Hindemith was one of several distinguished compmosers invited to write new works in celebration of the Boston Symphony Orchestra's fiftieth anniversary, which occurred in 1931. Igor Stravinsky created his Symphony of Psalms for the occasion, Aaron Copland contributed his Symphonic Ode, and among those represented by symphonies were Howard Hanson (No. 2, the "Romantic"), Arthur Honegger (No. 1), Sergei Prokofiev (No. 4, original version) and Albert Roussel (No. 3). Hindemith's contribution, by a happy coincidence labeled Op. 50, was the Concert Music for Strings and Brass, which he composed in a single month but in two different locations: Part I in Berlin, Part II in the Swiss town of Andermatt. His next orchestral work, as it happened, was another one for a great orchestra celebrating its fiftieth anniversary, his Philharmonic Concerto for the Berlin Philharmonic.

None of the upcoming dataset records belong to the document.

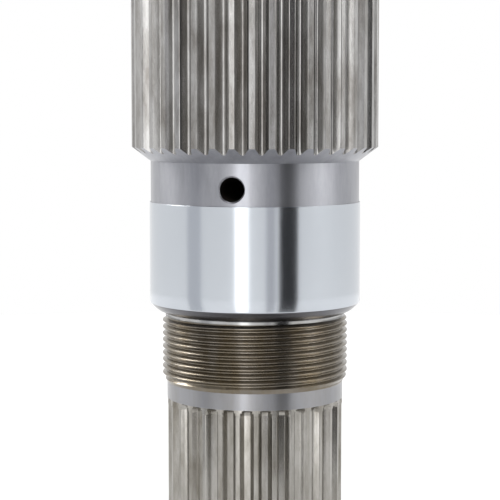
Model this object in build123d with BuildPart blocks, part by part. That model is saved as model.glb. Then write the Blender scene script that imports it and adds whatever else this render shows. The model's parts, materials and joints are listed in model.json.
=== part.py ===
from build123d import *
import os
from math import acos, cos, pi, radians, sin, tan

# Splined shaft, turned, splined and ground from one steel bar.
# The shaft stands on the end of its small spline: Z = 0 is that end face and +Z runs up the axis.
# All sizes are in millimetres, all angles in degrees. Clock angles are taken about the axis from
# the front of the shaft (-Y), positive towards +X.

# Large spline: involute teeth with full fillet roots
large_teeth = 41
large_module = 1.25
large_tooth_thickness = 1.96      # along the pitch circle
large_form_depth = 1.35           # from the tips down to where the root fillets start
large_spline_length = 46.0        # full diameter, from the cone to the end chamfer
large_end_chamfer = 1.2
large_clock = -1.5                # a tooth centre

# Small spline: the same kind of tooth, finer, on flat floors
small_teeth = 31
small_module = 1.175
small_tooth_thickness = 1.62
small_depth = 1.15
small_spline_length = 37.0        # from the end face to the foot of the plain land
small_runout_lift = 0.1           # from the land out to the axis the cutter swings about
small_end_chamfer = 1.0
small_clock = 0.65                # a tooth centre

pressure_angle = 30.0

# Plain land between the small spline and the thread
land_diameter = 37.8
land_length = 4.8

# Locknut thread, 18 threads to the inch; the land is at its major diameter
thread_diameter = 39.7
thread_length = 14.2
thread_lead_chamfer = 1.6         # along the axis, at the small-spline end
thread_end_chamfer = 0.6          # at the relief
relief_diameter = 37.4
relief_width = 0.6

# Ground bearing seat, with a bevelled and rounded entry corner
seat_diameter = 45.0
seat_length = 23.75               # corner included
seat_bevel = 1.0
seat_corner_height = 2.4
seat_corner_width = 3.5           # radially, bevel and rounding together

# Turned neck with the oil hole
neck_step = 0.25                  # of its surface below the seat's
neck_length = 8.65
oil_hole_diameter = 5.0
oil_hole_height = 3.4             # its centre above the seat
oil_hole_clock = -12.5
oil_hole_rim = 0.3

# Cone that cuts the ends of the large teeth
cone_length = 3.0

# Oil gallery drilled down the axis from the large end, and the lathe centre in the small end
gallery_diameter = 8.0
gallery_past_hole = 6.0           # from the oil hole's centre down to the end of the full bore
gallery_mouth_diameter = 14.0     # of the lathe centre turned round its mouth
centre_pilot_diameter = 3.2
centre_pilot_depth = 9.0
centre_mouth_diameter = 8.5
centre_half_angle = 30.0
drill_half_angle = 59.0

# Heights of the steps, from the small end up
land_z = small_spline_length
thread_z = land_z + land_length
shoulder_z = thread_z + thread_length + relief_width
neck_z = shoulder_z + seat_length
cone_z = neck_z + neck_length
large_z = cone_z + cone_length
top_z = large_z + large_spline_length

large_tip_radius = large_module * (large_teeth + 1) / 2
small_tip_radius = small_module * (small_teeth + 1) / 2
neck_radius = seat_diameter / 2 - neck_step

# How far the cutting outlines stand out beyond the metal
tip_clearance = 0.3
runout_clearance = 0.05


def first_space(clock, teeth):
    """Angle from +X of the tooth space next to the tooth that is centred on this clock angle."""
    return clock - 90 + 180 / teeth


def involute(angle):
    """Involute function of a pressure angle in radians."""
    return tan(angle) - angle


def flank_angle(radius, teeth, module):
    """Pressure angle in radians where an involute flank crosses this radius."""
    base_radius = teeth * module / 2 * cos(radians(pressure_angle))
    return acos(base_radius / radius)


def space_half_angle(radius, teeth, module, tooth_thickness):
    """Half of the angle, in radians, that a tooth space spans at this radius."""
    tooth_half = tooth_thickness / (teeth * module)
    tooth_half += involute(radians(pressure_angle))
    tooth_half -= involute(flank_angle(radius, teeth, module))
    return pi / teeth - tooth_half


def flank_points(start_radius, end_radius, teeth, module, tooth_thickness, side):
    """Start, middle and end of one flank of a tooth space that is centred on the X axis."""
    points = []
    for radius in (start_radius, (start_radius + end_radius) / 2, end_radius):
        angle = side * space_half_angle(radius, teeth, module, tooth_thickness)
        points.append((radius * cos(angle), radius * sin(angle)))
    return points


def fillet_root_radius(form_radius, teeth, module, tooth_thickness):
    """Radius of the deepest point of a full fillet that is tangent to both flanks."""
    half_angle = space_half_angle(form_radius, teeth, module, tooth_thickness)
    slope = flank_angle(form_radius, teeth, module) + half_angle
    fillet_radius = form_radius * sin(half_angle) / cos(slope)
    centre = form_radius * cos(half_angle) + fillet_radius * sin(slope)
    return centre - fillet_radius


def cone_height(large_radius, small_radius, half_angle):
    """Height of a cone between two radii."""
    return (large_radius - small_radius) / tan(radians(half_angle))


# Outline of one large tooth space, closed at the bottom by its full fillet
with BuildSketch() as large_space:
    form_radius = large_tip_radius - large_form_depth
    root_radius = fillet_root_radius(form_radius, large_teeth, large_module, large_tooth_thickness)
    with BuildLine():
        flanks = [
            flank_points(form_radius, large_tip_radius + tip_clearance,
                         large_teeth, large_module, large_tooth_thickness, side)
            for side in (-1, 1)
        ]
        ThreePointArc(*flanks[0])
        ThreePointArc(*flanks[1])
        ThreePointArc(flanks[0][0], (root_radius, 0), flanks[1][0])
        Line(flanks[0][-1], flanks[1][-1])
    make_face()

# One small tooth space, open at the end face and swung out into the land where the cutter stops.
# Its flanks are too short to show the involute's curve, so they run straight between its ends.
with BuildPart() as small_space:
    floor_radius = small_tip_radius - small_depth
    mouth_radius = land_diameter / 2 + runout_clearance
    runout_axis = Axis((land_diameter / 2 + small_runout_lift, 0, land_z), (0, 1, 0))
    with BuildSketch(Plane.XY.offset(land_z)) as small_outline:
        with BuildLine():
            flanks = [
                flank_points(floor_radius, mouth_radius,
                             small_teeth, small_module, small_tooth_thickness, side)
                for side in (-1, 1)
            ]
            Line(flanks[0][0], flanks[0][-1])
            Line(flanks[1][0], flanks[1][-1])
            Line(flanks[0][0], flanks[1][0])
            ThreePointArc(flanks[0][-1], (mouth_radius, 0), flanks[1][-1])
        make_face()
    extrude(amount=-land_z)
    revolve(small_outline.sketch, axis=runout_axis, revolution_arc=90)

# The turned blank, as one half section
with BuildPart() as splined_shaft:
    relief_z = shoulder_z - relief_width
    corner_z = shoulder_z + seat_corner_height
    bevel_foot = (seat_diameter / 2 - seat_bevel, corner_z - seat_bevel)
    shoulder_foot = (seat_diameter / 2 - seat_corner_width, shoulder_z)
    with BuildSketch(Plane.XZ):
        with BuildLine():
            Polyline(
                (0, 0),
                (small_tip_radius - small_end_chamfer, 0),
                (small_tip_radius, small_end_chamfer),
                (small_tip_radius, land_z),
                (land_diameter / 2, land_z),
                (land_diameter / 2, thread_z),
                (thread_diameter / 2, thread_z + thread_lead_chamfer),
                (thread_diameter / 2, relief_z - thread_end_chamfer),
                (thread_diameter / 2 - thread_end_chamfer, relief_z),
                (relief_diameter / 2, relief_z),
                (relief_diameter / 2, shoulder_z),
                shoulder_foot,
            )
            TangentArc(bevel_foot, shoulder_foot, tangent=(-1, -1))
            Polyline(
                bevel_foot,
                (seat_diameter / 2, corner_z),
                (seat_diameter / 2, neck_z),
                (neck_radius, neck_z),
                (neck_radius, cone_z),
                (large_tip_radius, large_z),
                (large_tip_radius, top_z - large_end_chamfer),
                (large_tip_radius - large_end_chamfer, top_z),
                (0, top_z),
                (0, 0),
            )
        make_face()
    revolve(axis=Axis.Z)

    # Large tooth spaces, cut right through the cone and the top end
    with BuildSketch(Plane.XY.offset(cone_z)):
        with PolarLocations(0, large_teeth, start_angle=first_space(large_clock, large_teeth)):
            add(large_space.sketch)
    extrude(amount=top_z - cone_z, mode=Mode.SUBTRACT)

    # Small tooth spaces
    with PolarLocations(0, small_teeth, start_angle=first_space(small_clock, small_teeth)):
        add(small_space.part, mode=Mode.SUBTRACT)

    # Oil gallery and its mouth
    oil_hole_z = neck_z + oil_hole_height
    gallery_radius = gallery_diameter / 2
    gallery_mouth_radius = gallery_mouth_diameter / 2
    gallery_mouth_z = top_z - cone_height(gallery_mouth_radius, gallery_radius, centre_half_angle)
    gallery_foot_z = oil_hole_z - gallery_past_hole
    with BuildSketch(Plane.XZ):
        Polygon(
            (0, top_z),
            (gallery_mouth_radius, top_z),
            (gallery_radius, gallery_mouth_z),
            (gallery_radius, gallery_foot_z),
            (0, gallery_foot_z - cone_height(gallery_radius, 0, drill_half_angle)),
            align=None,
        )
    revolve(axis=Axis.Z, mode=Mode.SUBTRACT)

    # Lathe centre in the small end
    pilot_radius = centre_pilot_diameter / 2
    centre_mouth_radius = centre_mouth_diameter / 2
    with BuildSketch(Plane.XZ):
        Polygon(
            (0, 0),
            (centre_mouth_radius, 0),
            (pilot_radius, cone_height(centre_mouth_radius, pilot_radius, centre_half_angle)),
            (pilot_radius, centre_pilot_depth),
            (0, centre_pilot_depth + cone_height(pilot_radius, 0, drill_half_angle)),
            align=None,
        )
    revolve(axis=Axis.Z, mode=Mode.SUBTRACT)

    # Oil hole, drilled through the neck into the gallery, with its rim broken
    oil_hole_direction = Vector(0, -1, 0).rotate(Axis.Z, oil_hole_clock)
    with BuildSketch(Plane((0, 0, oil_hole_z), z_dir=oil_hole_direction)):
        Circle(oil_hole_diameter / 2)
    extrude(amount=neck_radius + oil_hole_diameter, mode=Mode.SUBTRACT)
    hole_edges = splined_shaft.edges().filter_by(GeomType.BSPLINE).filter_by_position(
        Axis.Z, oil_hole_z - oil_hole_diameter, oil_hole_z + oil_hole_diameter
    )
    rim = hole_edges.sort_by_distance((0, 0, oil_hole_z))[-1]
    chamfer(rim, oil_hole_rim)

    splined_shaft.part.label = "splined_shaft"

os.makedirs("parts", exist_ok=True)
export_step(splined_shaft.part, "parts/splined_shaft.step")
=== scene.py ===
import json
import math

import bmesh
import bpy
from mathutils import Matrix, Vector


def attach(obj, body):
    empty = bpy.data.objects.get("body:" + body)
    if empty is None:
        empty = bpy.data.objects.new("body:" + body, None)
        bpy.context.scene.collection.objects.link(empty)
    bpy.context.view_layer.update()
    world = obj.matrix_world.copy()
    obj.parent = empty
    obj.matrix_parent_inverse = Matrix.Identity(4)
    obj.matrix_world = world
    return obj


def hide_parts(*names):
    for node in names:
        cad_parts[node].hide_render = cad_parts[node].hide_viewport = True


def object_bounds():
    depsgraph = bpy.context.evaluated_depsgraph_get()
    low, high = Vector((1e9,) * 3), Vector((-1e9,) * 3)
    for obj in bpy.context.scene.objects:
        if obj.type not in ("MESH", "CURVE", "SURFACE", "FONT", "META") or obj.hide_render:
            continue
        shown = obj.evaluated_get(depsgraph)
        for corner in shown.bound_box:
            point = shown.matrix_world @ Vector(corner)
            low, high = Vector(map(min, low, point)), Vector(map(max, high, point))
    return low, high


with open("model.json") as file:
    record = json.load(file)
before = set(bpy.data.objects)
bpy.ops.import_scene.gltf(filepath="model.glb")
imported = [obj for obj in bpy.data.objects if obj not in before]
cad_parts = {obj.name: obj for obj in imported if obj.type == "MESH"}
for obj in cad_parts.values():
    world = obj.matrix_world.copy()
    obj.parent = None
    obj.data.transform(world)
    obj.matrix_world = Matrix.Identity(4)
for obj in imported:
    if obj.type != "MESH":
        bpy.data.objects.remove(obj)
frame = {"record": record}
cad_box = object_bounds()

# Small spline and its end face: the lower end, which the shaft stands on. The teeth are hobbed
# into the turned bar, and each groove swings out into the plain land where the cutter stopped.
mm = 0.001
mounts = {mount["name"]: mount for mount in frame["record"]["mounts"]}
pressure_angle = math.radians(30)

small_teeth = 31
small_pitch_radius = 18.2125 * mm
small_thickness = 1.62 * mm
small_tip = 18.8 * mm
small_floor = 17.65 * mm
small_clock = math.radians(0.65 - 90)
small_end_chamfer = 1.0 * mm
land_foot = 37.0 * mm
land_radius = 18.9 * mm
swing_axis = 19.0 * mm
centre_mouth = 4.25 * mm
centre_pilot = 1.6 * mm
centre_depth = 9.0 * mm

shaft = bmesh.new()
full_radius = shaft.verts.layers.float.new("full_radius")
zones = []


def involute(angle):
    return math.tan(angle) - angle


def tooth_half_angle(radius, pitch_radius, thickness):
    """Half of the angle that a tooth spans at this radius."""
    flank = math.acos(pitch_radius * math.cos(pressure_angle) / radius)
    return thickness / (2 * pitch_radius) + involute(pressure_angle) - involute(flank)


def polar(vert):
    return math.hypot(vert.co.x, vert.co.y), math.atan2(vert.co.y, vert.co.x)


def place(vert, radius, angle, height):
    vert.co = (radius * math.cos(angle), radius * math.sin(angle), height)


def tooth_ring(teeth, clock, half_outline, height):
    """Ring of edges: half a tooth's outline, mirrored, then repeated round the axis."""
    outline = [(radius, -angle) for radius, angle in reversed(half_outline)] + half_outline[1:]
    points = []
    for radius, angle in outline:
        vert = shaft.verts.new((0, 0, 0))
        place(vert, radius, clock + angle, height)
        vert[full_radius] = radius
        points.append(vert)
    chain = [shaft.edges.new(pair) for pair in zip(points, points[1:])]
    bmesh.ops.spin(
        shaft, geom=points + chain, axis=(0, 0, 1), cent=(0, 0, 0), steps=teeth,
        angle=2 * math.pi, use_duplicate=True,
    )
    loose = [vert for vert in shaft.verts if vert.is_wire]
    bmesh.ops.remove_doubles(shaft, verts=loose, dist=0.001 * mm)
    return [edge for edge in shaft.edges if edge.is_wire]


def round_ring(columns, radius, height, clock=0.0):
    """Plain circle of edges about the axis."""
    turn = Matrix.Translation((0, 0, height)) @ Matrix.Rotation(clock, 4, "Z")
    made = bmesh.ops.create_circle(shaft, segments=columns, radius=radius, matrix=turn)["verts"]
    for vert in made:
        vert[full_radius] = radius
    return list({edge for vert in made for edge in vert.link_edges})


def grow(ring, zone, shape):
    """Extrudes a ring and puts each new vertex at the radius and height its column gives."""
    geometry = bmesh.ops.extrude_edge_only(shaft, edges=ring)["geom"]
    new = {item for item in geometry if isinstance(item, bmesh.types.BMVert)}
    for vert in new:
        radius, height = shape(vert[full_radius])
        place(vert, radius, polar(vert)[1], height)
    if zone not in zones:
        zones.append(zone)
    for face in (item for item in geometry if isinstance(item, bmesh.types.BMFace)):
        face.material_index = zones.index(zone)
        face.smooth = True
    edges = (item for item in geometry if isinstance(item, bmesh.types.BMEdge))
    return [edge for edge in edges if edge.verts[0] in new and edge.verts[1] in new]


def grow_round(ring, zone, outline):
    """Grows a ring through plain circles, one for each (radius, height) in mm."""
    for radius, height in outline:
        ring = grow(ring, zone, lambda full: (radius * mm, height * mm))
    return ring


def small_angle(radius):
    return tooth_half_angle(radius, small_pitch_radius, small_thickness)


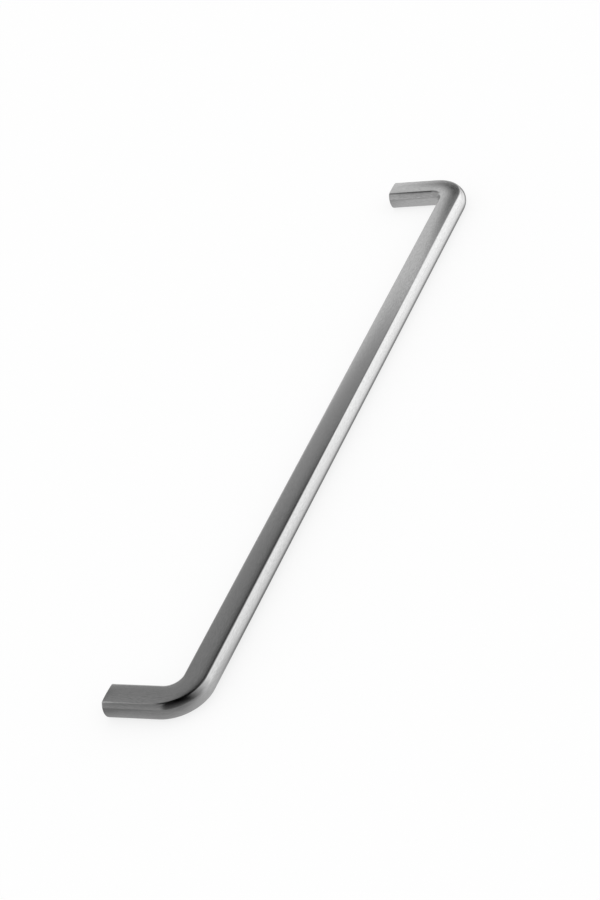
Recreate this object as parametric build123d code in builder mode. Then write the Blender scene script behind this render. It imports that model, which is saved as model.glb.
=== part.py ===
"""Cabinet handle: one solid bar turned at both ends into short legs, with crowned faces.

Frame: the origin is midway between the two screw holes, on the plane of the cabinet front.
+X runs along the grip, +Y goes into the cabinet front, and +Z is square to both.
The handle stands out of the front towards -Y.
"""

from build123d import *
from math import radians, tan
import os

# The handle as a whole, in millimetres.
hole_spacing = 320.0        # centre to centre of the two screw holes
projection = 37.0           # cabinet front to the crown of the grip's front face
inner_bend_radius = 4.7     # back face of the bar, at the inside of each bend

# The bar's section: crowned front and back, nearly flat sides, softened edges.
bar_depth = 12.0            # over the crowns of the front and back faces
bar_width = 8.0             # over the crowns of the two sides
face_crown = 1.6            # rise of the front and back faces above their corners
side_crown = 0.25           # rise of the sides above their corners
edge_radius = 1.1           # rounding where a crowned face meets a side
end_edge_radius = 0.4       # rounding round each leg's end face

# The blind screw hole up each leg, tapped for M4.
thread_core_radius = 1.65   # bore left for the thread
thread_depth = 14.0         # full bore, mouth to the start of the drill's cone
drill_point_angle = 118.0   # included angle of the cone at the bottom
lead_in = 0.5               # how far the mouth's cone opens past the bore
lead_in_angle = 90.0        # included angle of that cone

# The bar's middle line follows from those sizes.
leg_x = hole_spacing / 2
grip_y = bar_depth / 2 - projection
middle_bend_radius = inner_bend_radius + bar_depth / 2

with BuildLine() as middle_line:
    FilletPolyline(
        (-leg_x, 0),
        (-leg_x, grip_y),
        (leg_x, grip_y),
        (leg_x, 0),
        radius=middle_bend_radius,
    )

# Each face of the section is an arc from corner to corner, through its crown.
corner_u = bar_depth / 2 - face_crown
corner_v = bar_width / 2 - side_crown
corners = [
    (corner_u, -corner_v),
    (corner_u, corner_v),
    (-corner_u, corner_v),
    (-corner_u, -corner_v),
]
crowns = [
    (bar_depth / 2, 0),
    (0, bar_width / 2),
    (-bar_depth / 2, 0),
    (0, -bar_width / 2),
]

# The section stands on one leg's end, depth along X and width along Z.
section_plane = Plane(origin=(-leg_x, 0, 0), x_dir=(1, 0, 0), z_dir=(0, -1, 0))

# Both holes are drilled from the leg ends, and both cones open towards the mouths.
mouths = [Plane(origin=(x, 0, 0), z_dir=(0, 1, 0)) for x in (-leg_x, leg_x)]
cone_bases = [
    Plane(origin=(x, -thread_depth, 0), z_dir=(0, -1, 0)) for x in (-leg_x, leg_x)
]
drill_point_height = thread_core_radius / tan(radians(drill_point_angle / 2))

with BuildPart() as handle:
    with BuildSketch(section_plane):
        with BuildLine():
            for start, crown, end in zip(corners, crowns, corners[1:] + corners[:1]):
                ThreePointArc(start, crown, end)
        make_face()
        fillet(vertices(), radius=edge_radius)
    sweep(path=middle_line.wire())

    # The end faces are the ones that seat on the cabinet front.
    end_faces = handle.faces().filter_by(Axis.Y).group_by(Axis.Y)[-1]
    fillet(end_faces.edges(), radius=end_edge_radius)

    with Locations(*mouths):
        CounterSinkHole(
            radius=thread_core_radius,
            counter_sink_radius=thread_core_radius + lead_in,
            depth=thread_depth,
            counter_sink_angle=lead_in_angle,
        )
    with Locations(*cone_bases):
        Cone(
            bottom_radius=thread_core_radius,
            top_radius=0,
            height=drill_point_height,
            align=(Align.CENTER, Align.CENTER, Align.MIN),
            mode=Mode.SUBTRACT,
        )

handle.part.label = "handle"

os.makedirs("parts", exist_ok=True)
export_step(handle.part, "parts/handle.step")
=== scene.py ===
"""A satin metal cabinet handle, lying on its side on a white studio floor.

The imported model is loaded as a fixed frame. The handle is then built again as one closed mesh
with its rounded edges, crowned faces and tapped screw holes, and dressed in brushed metal.
Every length is in metres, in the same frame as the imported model.
"""

import logging
import math
from dataclasses import dataclass, field
from enum import Enum

import bmesh
import bpy
from mathutils import Matrix, Vector


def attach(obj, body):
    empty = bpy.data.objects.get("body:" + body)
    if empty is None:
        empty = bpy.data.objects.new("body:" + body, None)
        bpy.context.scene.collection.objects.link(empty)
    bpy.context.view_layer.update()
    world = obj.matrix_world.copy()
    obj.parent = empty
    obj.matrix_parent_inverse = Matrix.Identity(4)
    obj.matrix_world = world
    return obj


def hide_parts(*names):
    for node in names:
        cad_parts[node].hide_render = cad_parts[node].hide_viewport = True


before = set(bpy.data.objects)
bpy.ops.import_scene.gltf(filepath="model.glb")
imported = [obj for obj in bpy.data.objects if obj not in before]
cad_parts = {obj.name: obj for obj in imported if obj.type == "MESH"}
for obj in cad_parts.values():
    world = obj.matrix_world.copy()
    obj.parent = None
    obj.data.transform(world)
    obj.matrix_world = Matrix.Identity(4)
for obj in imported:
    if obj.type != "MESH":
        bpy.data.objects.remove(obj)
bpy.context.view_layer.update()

MM = 0.001
QUARTER_TURN = math.pi / 2
FULL_TURN = 2 * math.pi

WHITE = (1.0, 1.0, 1.0, 1.0)

# Points nearer than this are one point.
WELD = 0.002 * MM

# Points nearer than this to a cutting plane are on it.
ON_PLANE = 0.0002 * MM

# Faces that meet at more than this angle keep a sharp edge between them.
SHARP_ANGLE = math.radians(28)

# The vector attribute that holds where each point would be if the bar were straight.
STRAIGHT_BAR = "straight_bar"

log = logging.getLogger("cabinet handle")


class End(Enum):
    """The two ends of the handle, each with the side of the middle that it is on."""

    LEFT = -1
    RIGHT = 1


class Value:
    """A number that a socket carries, so that shader sums are written as Python sums."""

    def __init__(self, nodes: "Nodes", socket: bpy.types.NodeSocket) -> None:
        """Wraps one output socket.

        Args:
            nodes: The node tree that the socket belongs to.
            socket: The output that carries the number.
        """
        self.nodes = nodes
        self.socket = socket

    def _sum(
        self, operation: str, first: "Value | float", second: "Value | float"
    ) -> "Value":
        """Adds one Math node.

        Args:
            operation: The Math node's operation.
            first: A Value or a number.
            second: A Value or a number.

        Returns:
            The node's result.
        """
        return self.nodes.add("ShaderNodeMath", {"operation": operation}, {0: first, 1: second})

    def __add__(self, other: "Value | float") -> "Value":
        """Gives self + other."""
        return self._sum("ADD", self, other)

    def __sub__(self, other: "Value | float") -> "Value":
        """Gives self - other."""
        return self._sum("SUBTRACT", self, other)

    def __rsub__(self, other: "Value | float") -> "Value":
        """Gives other - self."""
        return self._sum("SUBTRACT", other, self)

    def __mul__(self, other: "Value | float") -> "Value":
        """Gives self * other."""
        return self._sum("MULTIPLY", self, other)

    __radd__ = __add__
    __rmul__ = __mul__

    def fade(self, low: float, high: float) -> "Value":
        """Rises smoothly from 0 to 1.

        Args:
            low: The value at which it starts to rise from 0.
            high: The value at which it reaches 1.

        Returns:
            The eased value, held at 0 and 1 outside.
        """
        return self.nodes.add(
            "ShaderNodeMapRange",
            {"interpolation_type": "SMOOTHSTEP"},
            {"Value": self, "From Min": low, "From Max": high, "To Min": 0.0, "To Max": 1.0},
        )


class Nodes:
    """The node tree of a material or of the world, filled by one method."""

    def __init__(self, owner: bpy.types.Material | bpy.types.World) -> None:
        """Empties the owner's node tree and keeps it.

        Args:
            owner: The material or world.
        """
        owner.use_nodes = True
        self.tree = owner.node_tree
        self.tree.nodes.clear()

    def add(self, kind: str, settings: dict, inputs: dict, output: int | str = 0) -> Value:
        """Adds one node.

        Args:
            kind: The node's type name.
            settings: The node's own settings, set before its sockets.
            inputs: For each socket, by name or place, its value or the Value that feeds it.
            output: The output that is handed back, by name or place.

        Returns:
            The chosen output.
        """
        node = self.tree.nodes.new(kind)
        for name, setting in settings.items():
            setattr(node, name, setting)
        for name, value in inputs.items():
            socket = node.inputs[name]
            if isinstance(value, Value):
                self.tree.links.new(value.socket, socket)
            else:
                socket.default_value = value
        return Value(self, node.outputs[output] if node.outputs else None)

    def mix(self, factor: Value | float, first: Value | tuple, second: Value | tuple) -> Value:
        """Mixes two colours.

        Args:
            factor: 0 gives the first colour and 1 the second.
            first: A colour of four numbers, or a Value.
            second: A colour of four numbers, or a Value.

        Returns:
            The mixed colour.
        """
        return self.add(
            "ShaderNodeMix",
            {"data_type": "RGBA"},
            {"Factor": factor, "A": first, "B": second},
            "Result",
        )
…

The Concert Music for Boston was the last score to which Hindemith affixed an opus number, as if by that gesture confirming that it marked the end of his rich "first period." It maked also the end of a series of works bearing the same general heading. In the 1920s Hindemith composed his famous Kammermusik cycle, seven works, each for a different combination of instruments numbering a dozen or so. As that series drew to its close Hindemith began a similar one for larger ensembles, headed Konzertmusik; in this series, too, each work is for a different instrumentation: the first (Op. 41, 1927) for wind band, the next (Op. 49, 1930) for piano, brass and two harps, and the last (the present work) for "the strongest possible string quartet [i.e., a very full-sized orchestral string section], four horns, four trumpets, three trombones and tuba."

It is not quite accurate to refer to the two "movements" of this work: Hindemith specified two major divisions (Parts I and II), and each comprises subsections sometimes regarded as individual movements. The two sections of Part I correspond more or less to the opening Allegro and succeeding slow movement of a symphony, but they are played without pause, the one flowing all but imperceptibly into the other. In the fast section the brass and string groups are contrasted, each having its own say in alternation with the other; in the "slow movement" the strings and horns are heard together at times, with the lowder brass serving a continuo function.

In Part II the subsections are still more directly connected: here we have a sort of scherzo with an extended trio in slower tempo, and then a return of the scherzo proper to serve as finale. Norman Del Mar, the British conductor, biographer of Richard Strauss, and frequent commentator on 20th-century music, noted that the "embracing scherzo or finale-like sections of [Part II] are built on a lively fugato, the subject of which contains more than a hint of the parallel fugue subject of the last movement of Walton's First Symphony (1935)."

Whether or not Walton consciously borrowed from this work in composing his Symphony, it may be noted that he and Hindemith were friends of long standing. Hindemith, a prominent violist for many years, gave the premiere of Walton's Viola Concerto in London the year before he composed his own Op. 50; nine months before Hindemith's death, Walton's orchestral Variations on a Theme by Hindemith (the theme taken from the Cello Concerto of 1940) was introduced in London.